⟨

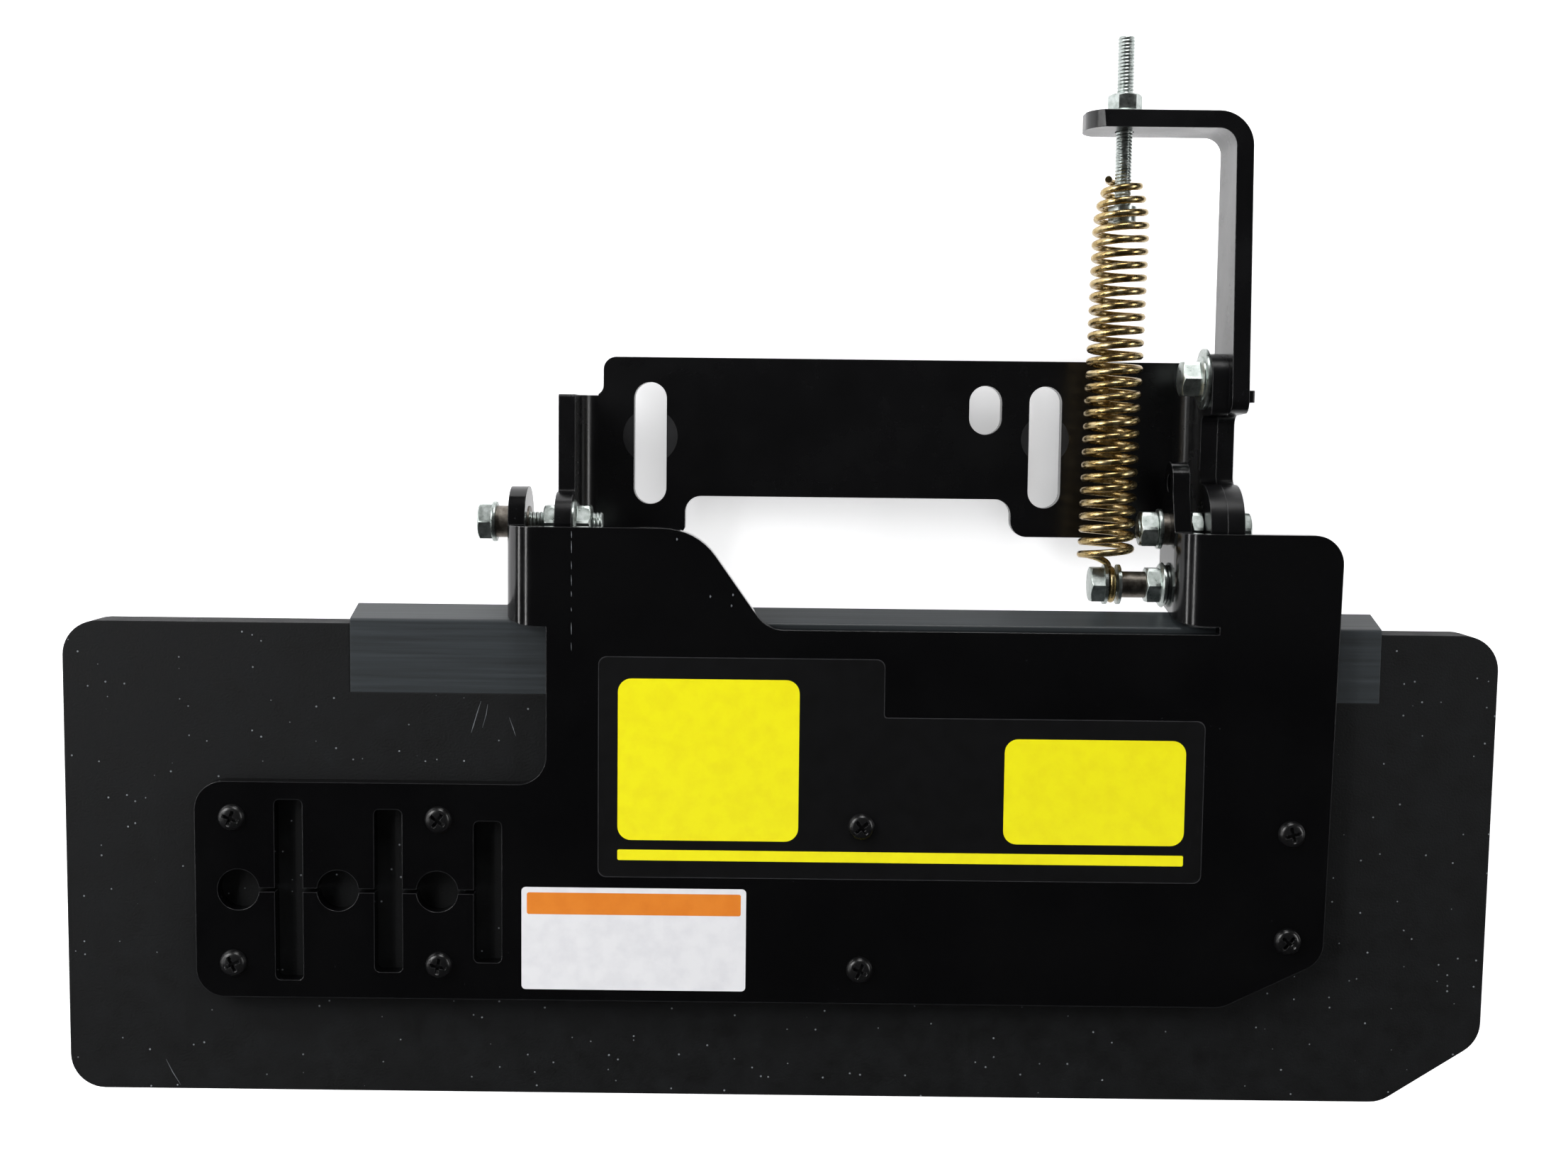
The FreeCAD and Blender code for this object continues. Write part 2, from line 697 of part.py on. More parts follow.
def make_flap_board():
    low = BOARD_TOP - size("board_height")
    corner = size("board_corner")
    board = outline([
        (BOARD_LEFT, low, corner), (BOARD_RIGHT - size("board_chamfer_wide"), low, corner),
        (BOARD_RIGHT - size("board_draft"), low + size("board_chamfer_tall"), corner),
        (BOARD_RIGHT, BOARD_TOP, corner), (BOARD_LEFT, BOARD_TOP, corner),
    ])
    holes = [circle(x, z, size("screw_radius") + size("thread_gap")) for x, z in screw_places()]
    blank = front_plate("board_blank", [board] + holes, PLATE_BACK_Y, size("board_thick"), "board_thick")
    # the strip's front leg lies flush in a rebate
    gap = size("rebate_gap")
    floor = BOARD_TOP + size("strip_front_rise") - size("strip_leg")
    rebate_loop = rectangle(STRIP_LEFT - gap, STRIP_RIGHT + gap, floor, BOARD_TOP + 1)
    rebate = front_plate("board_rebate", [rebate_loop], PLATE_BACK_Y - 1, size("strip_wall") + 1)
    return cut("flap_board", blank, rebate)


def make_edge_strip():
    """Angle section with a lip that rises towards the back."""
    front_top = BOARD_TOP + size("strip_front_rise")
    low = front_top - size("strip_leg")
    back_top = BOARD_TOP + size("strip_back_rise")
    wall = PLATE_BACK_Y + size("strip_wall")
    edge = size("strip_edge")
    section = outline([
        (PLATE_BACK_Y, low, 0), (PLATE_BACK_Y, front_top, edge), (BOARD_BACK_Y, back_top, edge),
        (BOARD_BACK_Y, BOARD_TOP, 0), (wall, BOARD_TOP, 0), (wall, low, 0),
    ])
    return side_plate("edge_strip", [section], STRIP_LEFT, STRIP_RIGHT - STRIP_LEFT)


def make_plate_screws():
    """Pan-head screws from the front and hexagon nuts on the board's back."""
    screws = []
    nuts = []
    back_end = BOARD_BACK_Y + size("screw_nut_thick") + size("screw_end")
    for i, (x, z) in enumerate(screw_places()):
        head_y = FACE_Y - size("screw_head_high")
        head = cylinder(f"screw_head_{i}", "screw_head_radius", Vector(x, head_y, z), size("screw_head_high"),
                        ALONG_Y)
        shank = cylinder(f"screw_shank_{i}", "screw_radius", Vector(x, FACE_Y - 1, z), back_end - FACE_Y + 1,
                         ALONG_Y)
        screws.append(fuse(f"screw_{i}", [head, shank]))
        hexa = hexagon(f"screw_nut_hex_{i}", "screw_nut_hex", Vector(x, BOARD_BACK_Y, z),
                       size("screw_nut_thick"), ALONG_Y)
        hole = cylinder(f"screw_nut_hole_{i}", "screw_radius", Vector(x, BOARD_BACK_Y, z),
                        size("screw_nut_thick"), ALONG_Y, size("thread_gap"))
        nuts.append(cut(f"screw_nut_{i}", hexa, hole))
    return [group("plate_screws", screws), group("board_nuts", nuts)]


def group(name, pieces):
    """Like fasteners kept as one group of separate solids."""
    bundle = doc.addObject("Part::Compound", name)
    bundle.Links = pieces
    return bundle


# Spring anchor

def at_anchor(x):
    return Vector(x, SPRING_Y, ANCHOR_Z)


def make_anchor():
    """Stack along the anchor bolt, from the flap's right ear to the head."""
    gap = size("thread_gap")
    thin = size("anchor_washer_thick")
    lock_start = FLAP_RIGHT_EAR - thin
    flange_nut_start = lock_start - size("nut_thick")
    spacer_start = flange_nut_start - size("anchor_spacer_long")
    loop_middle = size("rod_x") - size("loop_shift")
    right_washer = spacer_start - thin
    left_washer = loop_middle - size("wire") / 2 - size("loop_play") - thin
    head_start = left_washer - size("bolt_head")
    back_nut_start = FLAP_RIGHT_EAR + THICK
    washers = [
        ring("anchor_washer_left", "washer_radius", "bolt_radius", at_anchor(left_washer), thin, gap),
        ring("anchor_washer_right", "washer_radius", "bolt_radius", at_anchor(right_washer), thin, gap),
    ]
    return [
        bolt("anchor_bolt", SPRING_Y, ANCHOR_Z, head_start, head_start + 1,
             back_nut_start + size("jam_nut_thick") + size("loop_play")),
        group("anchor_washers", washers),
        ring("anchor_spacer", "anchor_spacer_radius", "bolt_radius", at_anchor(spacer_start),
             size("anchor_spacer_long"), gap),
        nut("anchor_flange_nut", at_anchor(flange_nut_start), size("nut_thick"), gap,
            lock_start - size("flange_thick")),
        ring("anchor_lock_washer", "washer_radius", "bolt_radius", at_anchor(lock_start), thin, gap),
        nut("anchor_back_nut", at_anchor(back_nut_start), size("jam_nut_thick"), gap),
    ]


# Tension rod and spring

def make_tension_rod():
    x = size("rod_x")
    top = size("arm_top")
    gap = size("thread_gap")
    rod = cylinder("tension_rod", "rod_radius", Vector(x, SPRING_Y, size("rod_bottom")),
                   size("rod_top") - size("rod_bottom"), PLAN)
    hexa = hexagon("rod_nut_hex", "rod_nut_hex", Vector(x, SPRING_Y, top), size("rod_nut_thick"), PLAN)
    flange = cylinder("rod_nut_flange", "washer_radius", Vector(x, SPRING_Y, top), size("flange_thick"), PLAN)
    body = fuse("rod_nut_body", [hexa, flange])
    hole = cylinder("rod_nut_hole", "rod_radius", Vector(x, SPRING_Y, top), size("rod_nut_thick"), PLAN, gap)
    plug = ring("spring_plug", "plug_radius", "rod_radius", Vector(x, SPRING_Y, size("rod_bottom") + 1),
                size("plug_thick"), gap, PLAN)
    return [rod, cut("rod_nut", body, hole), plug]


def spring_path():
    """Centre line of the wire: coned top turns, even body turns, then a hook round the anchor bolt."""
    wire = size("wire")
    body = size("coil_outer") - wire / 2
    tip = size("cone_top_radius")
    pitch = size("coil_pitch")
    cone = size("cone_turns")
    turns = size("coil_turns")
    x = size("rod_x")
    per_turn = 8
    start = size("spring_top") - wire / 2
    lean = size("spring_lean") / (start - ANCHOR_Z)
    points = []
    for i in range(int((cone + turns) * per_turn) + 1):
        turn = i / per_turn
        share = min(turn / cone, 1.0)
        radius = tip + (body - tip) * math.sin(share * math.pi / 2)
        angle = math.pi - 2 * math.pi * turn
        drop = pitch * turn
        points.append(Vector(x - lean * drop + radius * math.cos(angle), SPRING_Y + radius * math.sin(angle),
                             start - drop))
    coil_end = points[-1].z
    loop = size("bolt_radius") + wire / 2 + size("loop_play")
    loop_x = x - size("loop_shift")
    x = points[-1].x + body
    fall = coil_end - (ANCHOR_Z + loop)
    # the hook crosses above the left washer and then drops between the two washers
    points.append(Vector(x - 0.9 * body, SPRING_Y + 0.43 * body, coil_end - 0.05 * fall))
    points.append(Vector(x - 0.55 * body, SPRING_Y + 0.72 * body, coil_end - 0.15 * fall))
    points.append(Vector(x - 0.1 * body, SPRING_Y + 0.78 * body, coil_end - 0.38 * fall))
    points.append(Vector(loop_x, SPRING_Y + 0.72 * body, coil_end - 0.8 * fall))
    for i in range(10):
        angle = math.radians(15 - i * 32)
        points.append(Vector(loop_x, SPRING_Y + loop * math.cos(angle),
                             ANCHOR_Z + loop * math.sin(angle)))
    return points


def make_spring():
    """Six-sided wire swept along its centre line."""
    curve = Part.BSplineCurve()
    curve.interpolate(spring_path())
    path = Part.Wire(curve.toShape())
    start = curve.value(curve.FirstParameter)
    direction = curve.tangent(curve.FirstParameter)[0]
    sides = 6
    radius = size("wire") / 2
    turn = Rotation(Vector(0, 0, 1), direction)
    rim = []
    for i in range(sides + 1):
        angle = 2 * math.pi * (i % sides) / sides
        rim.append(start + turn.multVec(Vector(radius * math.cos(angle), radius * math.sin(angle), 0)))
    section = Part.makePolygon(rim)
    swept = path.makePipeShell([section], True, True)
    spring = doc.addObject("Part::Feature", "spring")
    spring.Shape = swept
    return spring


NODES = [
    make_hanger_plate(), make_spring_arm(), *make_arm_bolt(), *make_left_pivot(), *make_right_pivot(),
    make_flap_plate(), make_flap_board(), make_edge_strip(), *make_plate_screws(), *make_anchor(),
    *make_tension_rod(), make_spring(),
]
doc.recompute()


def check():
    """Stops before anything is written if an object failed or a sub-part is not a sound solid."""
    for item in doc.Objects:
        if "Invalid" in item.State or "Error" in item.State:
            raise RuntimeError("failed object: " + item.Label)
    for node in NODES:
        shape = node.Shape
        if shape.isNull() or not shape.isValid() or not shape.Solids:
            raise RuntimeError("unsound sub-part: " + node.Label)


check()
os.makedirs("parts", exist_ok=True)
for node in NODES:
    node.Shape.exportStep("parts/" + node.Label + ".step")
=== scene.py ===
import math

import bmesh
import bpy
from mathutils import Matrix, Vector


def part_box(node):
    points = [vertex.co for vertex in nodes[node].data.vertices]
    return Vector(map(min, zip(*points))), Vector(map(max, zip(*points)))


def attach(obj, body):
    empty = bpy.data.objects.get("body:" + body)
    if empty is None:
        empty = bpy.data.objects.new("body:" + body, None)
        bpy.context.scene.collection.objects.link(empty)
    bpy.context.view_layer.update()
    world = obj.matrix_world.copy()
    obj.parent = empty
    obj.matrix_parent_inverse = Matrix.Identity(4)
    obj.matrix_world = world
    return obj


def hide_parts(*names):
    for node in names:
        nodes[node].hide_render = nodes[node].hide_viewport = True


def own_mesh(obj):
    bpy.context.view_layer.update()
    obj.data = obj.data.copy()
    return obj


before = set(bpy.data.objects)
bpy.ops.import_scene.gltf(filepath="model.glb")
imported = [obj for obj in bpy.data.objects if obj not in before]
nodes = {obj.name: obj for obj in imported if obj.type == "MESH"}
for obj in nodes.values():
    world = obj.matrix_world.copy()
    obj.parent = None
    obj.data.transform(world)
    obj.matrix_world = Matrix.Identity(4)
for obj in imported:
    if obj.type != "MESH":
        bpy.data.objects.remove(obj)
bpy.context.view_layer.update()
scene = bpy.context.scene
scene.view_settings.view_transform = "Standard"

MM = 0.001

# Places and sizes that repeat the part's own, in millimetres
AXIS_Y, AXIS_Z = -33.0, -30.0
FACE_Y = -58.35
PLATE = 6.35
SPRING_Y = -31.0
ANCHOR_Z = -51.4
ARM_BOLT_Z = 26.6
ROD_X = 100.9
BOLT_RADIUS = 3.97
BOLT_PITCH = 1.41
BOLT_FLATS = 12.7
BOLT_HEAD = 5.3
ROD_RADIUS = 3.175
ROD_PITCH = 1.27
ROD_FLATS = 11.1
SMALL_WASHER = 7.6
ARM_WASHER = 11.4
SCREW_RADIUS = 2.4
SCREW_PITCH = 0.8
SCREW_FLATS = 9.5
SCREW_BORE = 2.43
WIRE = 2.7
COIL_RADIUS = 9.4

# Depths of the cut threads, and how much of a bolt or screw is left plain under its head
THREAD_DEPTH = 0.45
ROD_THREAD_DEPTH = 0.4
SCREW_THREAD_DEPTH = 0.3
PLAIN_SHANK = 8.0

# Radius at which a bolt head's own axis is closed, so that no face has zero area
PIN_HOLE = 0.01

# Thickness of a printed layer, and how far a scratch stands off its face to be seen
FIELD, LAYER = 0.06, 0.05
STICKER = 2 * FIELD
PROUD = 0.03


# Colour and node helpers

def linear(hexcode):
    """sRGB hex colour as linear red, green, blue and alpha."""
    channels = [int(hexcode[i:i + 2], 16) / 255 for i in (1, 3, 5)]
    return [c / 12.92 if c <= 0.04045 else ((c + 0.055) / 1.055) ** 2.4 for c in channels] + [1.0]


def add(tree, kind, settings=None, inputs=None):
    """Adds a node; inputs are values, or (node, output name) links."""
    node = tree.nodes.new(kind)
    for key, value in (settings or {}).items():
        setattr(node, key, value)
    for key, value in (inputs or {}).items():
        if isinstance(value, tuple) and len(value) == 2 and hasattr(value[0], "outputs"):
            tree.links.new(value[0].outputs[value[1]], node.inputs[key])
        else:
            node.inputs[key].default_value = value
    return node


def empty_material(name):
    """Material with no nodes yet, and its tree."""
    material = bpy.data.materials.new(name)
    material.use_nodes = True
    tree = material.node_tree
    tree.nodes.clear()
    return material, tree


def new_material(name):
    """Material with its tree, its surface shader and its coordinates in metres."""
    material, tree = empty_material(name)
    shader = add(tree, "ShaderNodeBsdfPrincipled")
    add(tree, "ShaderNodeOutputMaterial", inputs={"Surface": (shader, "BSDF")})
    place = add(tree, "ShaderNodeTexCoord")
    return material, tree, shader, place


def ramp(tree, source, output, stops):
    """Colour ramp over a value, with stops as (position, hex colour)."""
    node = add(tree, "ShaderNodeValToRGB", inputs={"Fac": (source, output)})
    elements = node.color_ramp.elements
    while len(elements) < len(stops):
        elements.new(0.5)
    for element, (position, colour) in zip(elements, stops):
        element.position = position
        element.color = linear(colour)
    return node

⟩

With the first line being the one containing "for item in" and the last line the one containing "before = set(bpy.data.objects)", transcribe exactly the lines above that fall in that range.

§ RESPONSE BELOW:
    for item in doc.Objects:
        if "Invalid" in item.State or "Error" in item.State:
            raise RuntimeError("failed object: " + item.Label)
    for node in NODES:
        shape = node.Shape
        if shape.isNull() or not shape.isValid() or not shape.Solids:
            raise RuntimeError("unsound sub-part: " + node.Label)


check()
os.makedirs("parts", exist_ok=True)
for node in NODES:
    node.Shape.exportStep("parts/" + node.Label + ".step")
=== scene.py ===
import math

import bmesh
import bpy
from mathutils import Matrix, Vector


def part_box(node):
    points = [vertex.co for vertex in nodes[node].data.vertices]
    return Vector(map(min, zip(*points))), Vector(map(max, zip(*points)))


def attach(obj, body):
    empty = bpy.data.objects.get("body:" + body)
    if empty is None:
        empty = bpy.data.objects.new("body:" + body, None)
        bpy.context.scene.collection.objects.link(empty)
    bpy.context.view_layer.update()
    world = obj.matrix_world.copy()
    obj.parent = empty
    obj.matrix_parent_inverse = Matrix.Identity(4)
    obj.matrix_world = world
    return obj


def hide_parts(*names):
    for node in names:
        nodes[node].hide_render = nodes[node].hide_viewport = True


def own_mesh(obj):
    bpy.context.view_layer.update()
    obj.data = obj.data.copy()
    return obj


before = set(bpy.data.objects)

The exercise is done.